The Harimayabashi Arcade takes its name from Harimaya Bridge, another distinctive feature of Kochi’s streets. This little arched red bridge is associated with a legend of star-crossed lovers. In the 18th century a Buddhist monk from nearby Chikurinji Temple fell in love with a tinker’s daughter.
This was a time when monks were forbidden to have relationships with women, forcing the pair to keep their love secret. But the monk was observed buying a decorative hair comb for his lover near Harimaya Bridge, exposing the affair and resulting in the monk’s banishment. The story is commemorated by the reconstructed bridge and has also been immortalized in part of the lyrics to the Yosakoi Naruko Dancing song. Thanks to the legend, hair combs and sweets shaped like hair combs are popular souvenirs sold in shops near the bridge.
The bridge gained further fame by being featured in a 2009 indie film, The Harimaya Bridge, telling the story of an African-American father filled with hatred of Japan who confronts his emotions when traveling to Kochi after his son died there.
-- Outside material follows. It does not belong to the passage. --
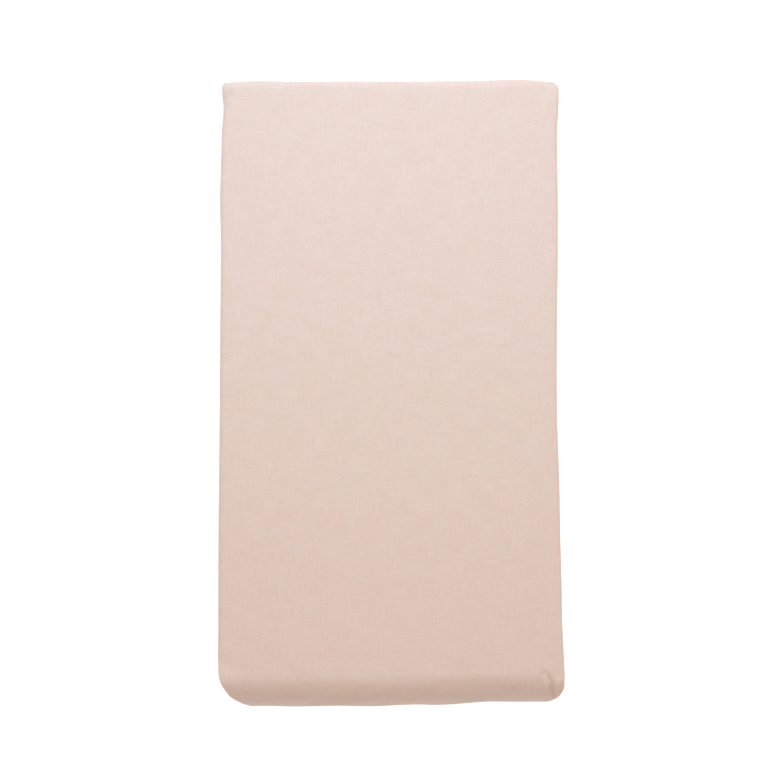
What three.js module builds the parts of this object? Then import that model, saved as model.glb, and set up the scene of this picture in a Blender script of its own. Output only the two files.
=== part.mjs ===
// A flat bed sheet of plain-woven cotton, folded into a neat packet that lies on a table.
//
// The sheet is first folded lengthwise into a band of twelve plies, and the band is then folded
// crosswise in half, three times, which stacks it in eight layers. The model is that band: one
// solid that runs back and forth through the packet, with a little air between its layers.
//
// Sizes are in millimetres. X runs across the packet, Y along it and Z up. The near end, at -Y,
// has one big fold over the packet's full height. The far end, at +Y, has the smaller folds
// and, below them, the two ends of the sheet. The origin is under the middle of the packet, on
// the surface that it lies on.

import * as THREE from "three";

const WIDTH = 200;
const LENGTH = 369;

const PLY_COUNT = 12;
const PLY_PITCH = 0.23;
const LAYER_COUNT = 8;
const LAYER_THICKNESS = PLY_COUNT * PLY_PITCH;
const LAYER_GAP = 0.34;
const LAYER_PITCH = LAYER_THICKNESS + LAYER_GAP;
const HEIGHT = LAYER_COUNT * LAYER_PITCH - LAYER_GAP;

const NEAR = -1;
const FAR = 1;

// One row for each turn, in the order in which the band runs. Layers count from 1 at the top.
// nest is the radius, in layer pitches, of the outermost turn of the group it is folded with,
// and setBack is how far it stays short of its end of the packet.
const TURNS = [
  { from: 8, to: 1, end: NEAR, nest: 3.5, setBack: 0, steps: 14 },
  { from: 1, to: 4, end: FAR, nest: 1.5, setBack: 0, steps: 10 },
  { from: 4, to: 5, end: NEAR, nest: 3.5, setBack: 2.2, steps: 6 },
  { from: 5, to: 6, end: FAR, nest: 0.5, setBack: 1.8, steps: 8 },
  { from: 6, to: 3, end: NEAR, nest: 3.5, setBack: 1.3, steps: 10 },
  { from: 3, to: 2, end: FAR, nest: 1.5, setBack: 0.9, steps: 8 },
  { from: 2, to: 7, end: NEAR, nest: 3.5, setBack: 0.5, steps: 12 },
];
const FIRST_END_SET_BACK = 1.2;
const LAST_END_SET_BACK = 3.4;

// How far each layer's two long edges stay inside the packet's outline, from the top down.
const EDGE_SET_IN = [
  { left: 0.0, right: 0.0 },
  { left: 0.8, right: 0.5 },
  { left: 1.3, right: 0.9 },
  { left: 0.5, right: 0.3 },
  { left: 1.1, right: 0.8 },
  { left: 0.4, right: 1.1 },
  { left: 1.2, right: 0.6 },
  { left: 0.6, right: 0.9 },
];

// Places along Y where every straight layer has a row of points between its two ends.
const RUN_ROWS = [-167, -157, -125, -70, 0, 60, 113, 160];

// The packet's outline from above, edge by edge: how far it stands out (+) or in (-) of the
// plain rectangle at places along that edge.
const RIGHT_OUTLINE = [
  { at: 176, out: -0.2 },
  { at: 150, out: -1.6 },
  { at: 110, out: -1.2 },
  { at: 0, out: -2.4 },
  { at: -70, out: -1.1 },
  { at: -125, out: -0.2 },
  { at: -184, out: 1.5 },
];
const LEFT_OUTLINE = [
  { at: 179, out: -0.3 },
  { at: 167, out: -1.2 },
  { at: 150, out: -0.3 },
  { at: 113, out: 0.4 },
  { at: 0, out: -0.1 },
  { at: -90, out: 0.2 },
  { at: -184, out: 0.1 },
];
const NEAR_OUTLINE = [
  { at: -100, out: 0.0 },
  { at: -20, out: 0.4 },
  { at: 20, out: -0.7 },
  { at: 65, out: -2.3 },
  { at: 100, out: -2.5 },
];
const FAR_OUTLINE = [
  { at: -100, out: -0.6 },
  { at: -80, out: 0.0 },
  { at: 45, out: 0.1 },
  { at: 80, out: 1.1 },
  { at: 100, out: 0.0 },
];

// The near end's outermost fold is as tall as the packet, and reaches this far along it. The
// layers make up for that over the run-in.
const NEAR_FOLD_REACH = 17;
const NEAR_FOLD_RUN_IN = 45;

// Each corner's radius from above.
const CORNERS = [
  { x: -1, y: NEAR, radius: 21 },
  { x: 1, y: NEAR, radius: 12 },
  { x: -1, y: FAR, radius: 4 },
  { x: 1, y: FAR, radius: 6.5 },
];

// Soft rises and dips of the top, which fade to nothing at the flat underside.
const SWELLS = [
  { x: 0, y: 20, reachX: 85, reachY: 150, rise: -0.5 },
  { x: 20, y: 172, reachX: 110, reachY: 40, rise: 0.4 },
  { x: -30, y: -160, reachX: 100, reachY: 45, rise: 0.5 },
  { x: -98, y: -181, reachX: 18, reachY: 18, rise: -1.6 },
  { x: 99, y: -181, reachX: 14, reachY: 16, rise: -1.2 },
  { x: 93, y: -170, reachX: 5, reachY: 14, rise: -1.1 },
  { x: 99, y: 183, reachX: 20, reachY: 20, rise: -0.8 },
];

// Columns of points across a layer's two faces, measured in from each long edge.
const COLUMNS_FROM_EDGE = [3, 7, 12, 20, 60];
const EDGE_STEPS = 6;
const LOBE_STEPS = 3;

// The lower half of the band ends in loose edges on the left, which stay back a little.
const LOOSE_EDGE_SET_BACK = 0.8;

const CLOTH_COLOUR = 0xe3cdc2;

function mix(a, b, t) {
  return a + (b - a) * t;
}

function smooth(t) {
  const held = Math.min(1, Math.max(0, t));
  return held * held * (3 - 2 * held);
}

// Reads an outline table at a place, easing from row to row.
function outAt(table, at) {
  const rows = [...table].sort((p, q) => p.at - q.at);
  for (let i = 1; i < rows.length; i += 1) {
    if (at <= rows[i].at) {
      const t = (at - rows[i - 1].at) / (rows[i].at - rows[i - 1].at);
      return mix(rows[i - 1].out, rows[i].out, smooth(t));
    }
  }
  return rows[rows.length - 1].out;
}

function layerHeight(layer) {
  return LAYER_THICKNESS / 2 + (LAYER_COUNT - layer) * LAYER_PITCH;
}

function turnCentre(turn) {
  const reach = turn.nest * LAYER_PITCH + LAYER_THICKNESS / 2 + turn.setBack;
  return turn.end * (LENGTH / 2 - reach);
}

// A station is a point on the band's middle line, with the direction that its outer face looks
// in (ny, nz) and the set-ins of its two edges.
function straightRun(layer, fromY, toY) {
  const heading = Math.sign(toY - fromY);
  const rows = heading > 0 ? RUN_ROWS : [...RUN_ROWS].reverse();
  return [fromY, ...rows, toY].map((y) => ({
    y,
    z: layerHeight(layer),
    ny: 0,
    nz: heading,
    ...EDGE_SET_IN[layer - 1],
  }));
}

function turnStations(turn) {
  const centreY = turnCentre(turn);
  const fromZ = layerHeight(turn.from);
  const toZ = layerHeight(turn.to);
  const centreZ = (fromZ + toZ) / 2;
  const radius = Math.abs(toZ - fromZ) / 2;
  const side = Math.sign(toZ - fromZ) * -turn.end;
  const start = EDGE_SET_IN[turn.from - 1];
  const finish = EDGE_SET_IN[turn.to - 1];
  const stations = [];
  for (let i = 1; i < turn.steps; i += 1) {
    const t = i / turn.steps;
    const outY = turn.end * Math.sin(Math.PI * t);
    const outZ = Math.sign(fromZ - centreZ) * Math.cos(Math.PI * t);
    stations.push({
      y: centreY + radius * outY,
      z: centreZ + radius * outZ,
      ny: side * outY,
      nz: side * outZ,
      left: mix(start.left, finish.left, t),
      right: mix(start.right, finish.right, t),
    });
  }
  return stations;
}

// The whole middle line, from the sheet's end in the bottom layer to its other end.
function bandStations() {
  const stations = [];
  let fromY = FAR * (LENGTH / 2 - FIRST_END_SET_BACK);
  for (const turn of TURNS) {
    stations.push(...straightRun(turn.from, fromY, turnCentre(turn)));
    stations.push(...turnStations(turn));
    fromY = turnCentre(turn);
  }
  const lastLayer = TURNS[TURNS.length - 1].to;
  const lastY = FAR * (LENGTH / 2 - LAST_END_SET_BACK);
  stations.push(...straightRun(lastLayer, fromY, lastY));
  return stations;
}

// The band cut across: x over its width and d towards its outer face. The right edge is one
// round fold of all the plies. The left one has two lobes, each of half the plies.
function bandRing() {
  const half = WIDTH / 2;
  const roundRadius = LAYER_THICKNESS / 2;
  const lobeRadius = LAYER_THICKNESS / 4;
  const ring = [];
  const addArc = (x, d, radius, fromAngle, toAngle, steps) => {
    for (let i = 0; i <= steps; i += 1) {
      const angle = mix(fromAngle, toAngle, i / steps);
      ring.push(new THREE.Vector2(x + radius * Math.cos(angle), d + radius * Math.sin(angle)));
    }
  };
  const inward = COLUMNS_FROM_EDGE.map((inset) => half - inset);
  const columns = [...inward, ...inward.map((x) => -x).reverse()];

  addArc(half - roundRadius, 0, roundRadius, -Math.PI / 2, Math.PI / 2, EDGE_STEPS);
  columns.forEach((x) => ring.push(new THREE.Vector2(x, roundRadius)));
  addArc(-half + lobeRadius, lobeRadius, lobeRadius, Math.PI / 2, Math.PI * 1.4, LOBE_STEPS);
  const looseX = -half + lobeRadius + LOOSE_EDGE_SET_BACK;
  addArc(looseX, -lobeRadius, lobeRadius, Math.PI * 0.6, Math.PI * 1.5, LOBE_STEPS);
  [...columns].reverse().forEach((x) => ring.push(new THREE.Vector2(x, -roundRadius)));
  return ring;
}

// Draws the near end's round folds out along the packet, so that its top slopes down softly.
function drawOutNearFold(point) {
  const fromEnd = LENGTH / 2 - NEAR * point.y;
  const squeeze = (NEAR_FOLD_RUN_IN - NEAR_FOLD_REACH) / (NEAR_FOLD_RUN_IN - HEIGHT / 2);
  if (fromEnd < HEIGHT / 2) {
    point.y = NEAR * (LENGTH / 2 - (fromEnd * NEAR_FOLD_REACH) / (HEIGHT / 2));
  } else if (fromEnd < NEAR_FOLD_RUN_IN) {
    point.y = NEAR * (LENGTH / 2 - NEAR_FOLD_REACH - (fromEnd - HEIGHT / 2) * squeeze);
  }
}

// Rounds the packet's corners from above: each square corner is pressed into a quarter disc.
function roundCorners(point) {
  for (const corner of CORNERS) {
    const fromSide = WIDTH / 2 - corner.x * point.x;
    const fromEnd = LENGTH / 2 - corner.y * point.y;
    if (fromSide < corner.radius && fromEnd < corner.radius) {
      const u = 1 - fromSide / corner.radius;
      const v = 1 - fromEnd / corner.radius;
      const roundU = u * Math.sqrt(1 - (v * v) / 2);
      const roundV = v * Math.sqrt(1 - (u * u) / 2);
      point.x = corner.x * (WIDTH / 2 - corner.radius * (1 - roundU));
      point.y = corner.y * (LENGTH / 2 - corner.radius * (1 - roundV));
    }
  }
}

function raiseSwells(point) {
  let rise = 0;
  for (const swell of SWELLS) {
    const across = (point.x - swell.x) / swell.reachX;
    const along = (point.y - swell.y) / swell.reachY;
    rise += swell.rise * smooth(1 - Math.hypot(across, along));
  }
  point.z *= 1 + rise / HEIGHT;
}

function followOutline(point) {
  const { x, y } = point;
  const rightShare = (x + WIDTH / 2) / WIDTH;
  point.x += outAt(RIGHT_OUTLINE, y) * rightShare - outAt(LEFT_OUTLINE, y) * (1 - rightShare);
  const farShare = smooth(y / (LENGTH / 2));
  const nearShare = smooth(-y / (LENGTH / 2));
  point.y += outAt(FAR_OUTLINE, x) * farShare - outAt(NEAR_OUTLINE, x) * nearShare;
}

function bandPoint(station, ringPoint) {
  const rightShare = (ringPoint.x + WIDTH / 2) / WIDTH;
  const point = new THREE.Vector3(
    ringPoint.x + station.left * (1 - rightShare) - station.right * rightShare,
    station.y + ringPoint.y * station.ny,
    station.z + ringPoint.y * station.nz,
  );
  drawOutNearFold(point);
  roundCorners(point);
  raiseSwells(point);
  followOutline(point);
  return point;
}

// Sweeps the ring through the stations and closes both ends.
function bandGeometry() {
  const stations = bandStations();
  const ring = bandRing();
  const count = ring.length;
  const positions = [];
  const triangles = [];
  for (const station of stations) {
    for (const ringPoint of ring) {
      positions.push(...bandPoint(station, ringPoint).toArray());
    }
  }
  for (let i = 0; i + 1 < stations.length; i += 1) {
    for (let k = 0; k < count; k += 1) {
      const here = i * count + k;
      const beside = i * count + ((k + 1) % count);
      // The diagonals of two faces that lie on each other run the same way, so the gap is even.
      if (stations[i].nz > 0) {
        triangles.push(here, here + count, beside);
        triangles.push(beside, here + count, beside + count);
      } else {
        triangles.push(here, here + count, beside + count);
        triangles.push(here, beside + count, beside);
      }
    }
  }
  const lastRing = (stations.length - 1) * count;
  for (const [a, b, c] of THREE.ShapeUtils.triangulateShape(ring, [])) {
    triangles.push(a, b, c);
    triangles.push(lastRing + c, lastRing + b, lastRing + a);
  }
  const geometry = new THREE.BufferGeometry();
  geometry.setAttribute("position", new THREE.Float32BufferAttribute(positions, 3));
  geometry.setIndex(triangles);
  return geometry;
}

// Puts the origin under the middle of the packet's box.
function centre(geometry) {
  geometry.computeBoundingBox();
  const middle = geometry.boundingBox.getCenter(new THREE.Vector3());
  geometry.translate(-middle.x, -middle.y, 0);
}

function foldedSheet() {
  const geometry = bandGeometry();
  centre(geometry);
  geometry.computeVertexNormals();
  const cotton = new THREE.MeshStandardMaterial({
    color: CLOTH_COLOUR,
    roughness: 0.9,
    metalness: 0,
  });
  const mesh = new THREE.Mesh(geometry, cotton);
  mesh.name = "folded_sheet";
  return mesh;
}

const group = new THREE.Group();
group.add(foldedSheet());

export default group;
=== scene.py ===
"""A flat bed sheet of plain-woven cotton, folded into a packet, seen from above.

The whole sheet is one thin surface. Across its width it runs back and forth in twelve plies, which
make a band, and along its length that band runs back and forth in eight layers. The cloth's sizes
are in millimetres until the mesh is made: X across the packet, Y along it, Z up.
"""

import math

import bpy
import numpy as np
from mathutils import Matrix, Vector


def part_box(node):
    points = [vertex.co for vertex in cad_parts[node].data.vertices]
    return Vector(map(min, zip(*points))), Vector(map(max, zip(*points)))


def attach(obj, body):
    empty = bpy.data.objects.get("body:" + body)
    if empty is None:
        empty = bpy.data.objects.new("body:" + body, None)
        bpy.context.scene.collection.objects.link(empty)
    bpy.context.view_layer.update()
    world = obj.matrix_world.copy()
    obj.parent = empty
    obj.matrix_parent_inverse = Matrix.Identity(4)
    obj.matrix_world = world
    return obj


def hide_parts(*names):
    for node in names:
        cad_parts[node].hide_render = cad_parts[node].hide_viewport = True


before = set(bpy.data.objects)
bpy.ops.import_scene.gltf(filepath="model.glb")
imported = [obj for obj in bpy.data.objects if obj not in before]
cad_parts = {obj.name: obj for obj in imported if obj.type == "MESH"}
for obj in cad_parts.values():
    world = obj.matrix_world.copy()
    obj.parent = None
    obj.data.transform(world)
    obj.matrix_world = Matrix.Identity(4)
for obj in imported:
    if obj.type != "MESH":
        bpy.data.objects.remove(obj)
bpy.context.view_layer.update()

NODE = "folded_sheet"
MM = 0.001
SEED = 7

# The packet's width and length.
WIDTH = 200.0
LENGTH = 369.0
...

Skillfully combining traditional, modern, tranquility and livelihood, there are many facets to Kochi’s streets and beyond that deserve to be explored and savored. When it’s safe to travel again, keep Kochi in mind.
There are multiple flights per day between Tokyo and Kochi Ryoma Airport. Flight duration is 90 minutes. Those preferring the travel by train can take the JR Tokaido/Sanyo Shinkansen from Tokyo to Okayama (3.5 hours) and transfer to a JR Nanpu limited express train for Kochi (2.5 hours).